October is upon us and this month we would like to focus on senior pets and senior pet health care. During the month of October we are focusing on our senior blood work which includes urinalysis, full blood work, and a thyroid panel. During the month of October, we are offering a 10% discount on our Senior Wellness blood work. The following information is from the AAHA website explaining the importance of senior blood work.

Thanks to advances in veterinary medicine, pets are living longer than ever before. However with this increased lifespan comes an increase in the types of ailments that can afflict senior pets. As pets reach the golden years, there are a variety of conditions and diseases that they can face, including weight and mobility changes; osteoarthritis; kidney, heart, and liver disease; tumors and cancers; hormone disorders such as diabetes and thyroid imbalance; and many others. Just as the health care needs of humans change as we age, the same applies to pets. It’s critical for pet owners to work closely with their veterinarian to devise a health plan that is best for their senior pet.

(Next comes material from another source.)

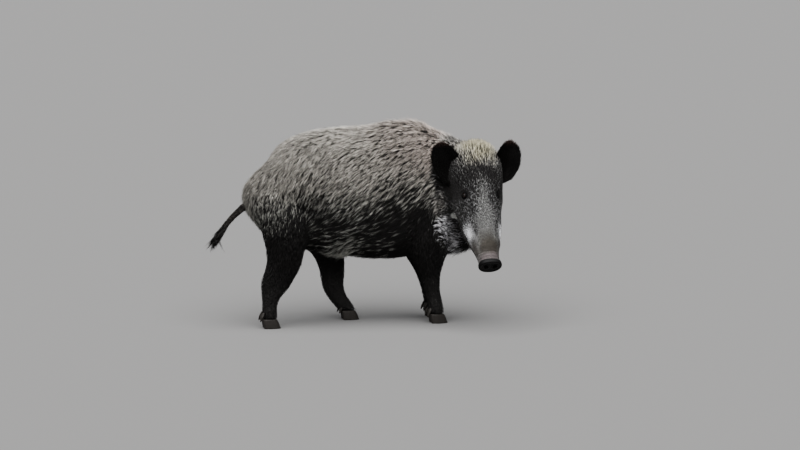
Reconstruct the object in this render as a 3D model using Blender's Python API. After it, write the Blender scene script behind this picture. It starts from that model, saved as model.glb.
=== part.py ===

Veterinarians depend on laboratory results to help them understand the status of your pet’s health. AAHA recommends that dogs and cats at middle age undergo laboratory tests at least annually. During the senior years, laboratory tests are recommended every six months for healthy dogs and cats. At a minimum, the following tests are recommended:

  • Complete Blood Count This common test measures the number of red blood cells, white blood cells and platelets in a given sample of blood. The numbers and types of these cells give the veterinarian information needed to help diagnose anemia, infections and leukemia. A complete blood count also helps your veterinarian monitor your pet’s response to some treatments.
  • Urinalysis Laboratory analysis of urine is a tool used to detect the presence of one or more specific substances that normally do not appear in urine, such as protein, sugar, white blood cells or blood. A measurement of the dilution or concentration of urine is also helpful in diagnosing diseases. Urinalysis can assist the veterinarian in the diagnosis of urinary-tract infections, diabetes, dehydration, kidney problems and many other conditions.
  • Blood-Chemistry Panel Blood-chemistry panels measure electrolytes, enzymes and chemical elements such as calcium and phosphorous. This information helps your veterinarian determine how various organs, such as the kidneys, pancreas, and liver, are currently functioning. The results of these tests help your veterinarian formulate an accurate diagnosis, prescribe proper therapy, and monitor the response to treatment. Further testing may be recommended based on the results of these tests.